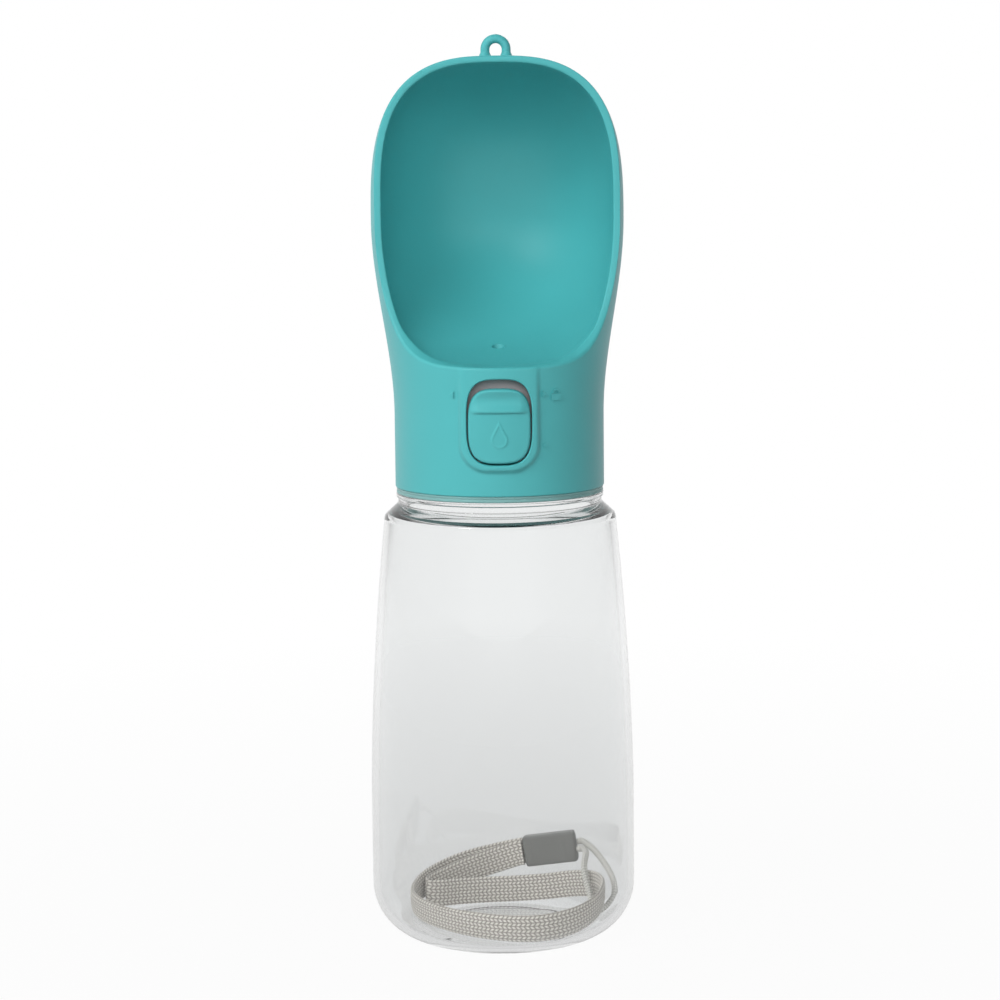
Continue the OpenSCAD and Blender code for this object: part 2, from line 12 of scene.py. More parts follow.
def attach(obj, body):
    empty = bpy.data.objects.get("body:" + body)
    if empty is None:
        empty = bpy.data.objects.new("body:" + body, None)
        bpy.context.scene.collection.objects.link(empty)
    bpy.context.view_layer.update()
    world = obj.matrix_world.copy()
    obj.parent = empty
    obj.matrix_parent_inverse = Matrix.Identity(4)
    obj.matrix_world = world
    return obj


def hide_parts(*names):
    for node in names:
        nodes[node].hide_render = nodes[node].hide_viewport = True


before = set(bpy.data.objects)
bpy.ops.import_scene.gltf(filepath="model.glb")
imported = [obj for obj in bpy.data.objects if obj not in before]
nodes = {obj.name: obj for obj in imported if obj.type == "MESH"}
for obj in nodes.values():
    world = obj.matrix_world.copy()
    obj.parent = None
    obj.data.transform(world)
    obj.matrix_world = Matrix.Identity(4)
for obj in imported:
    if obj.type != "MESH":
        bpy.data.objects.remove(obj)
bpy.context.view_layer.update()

## Job
Only the number is wanted: how many lines in the data include the string "body"?

## Answer to this task
3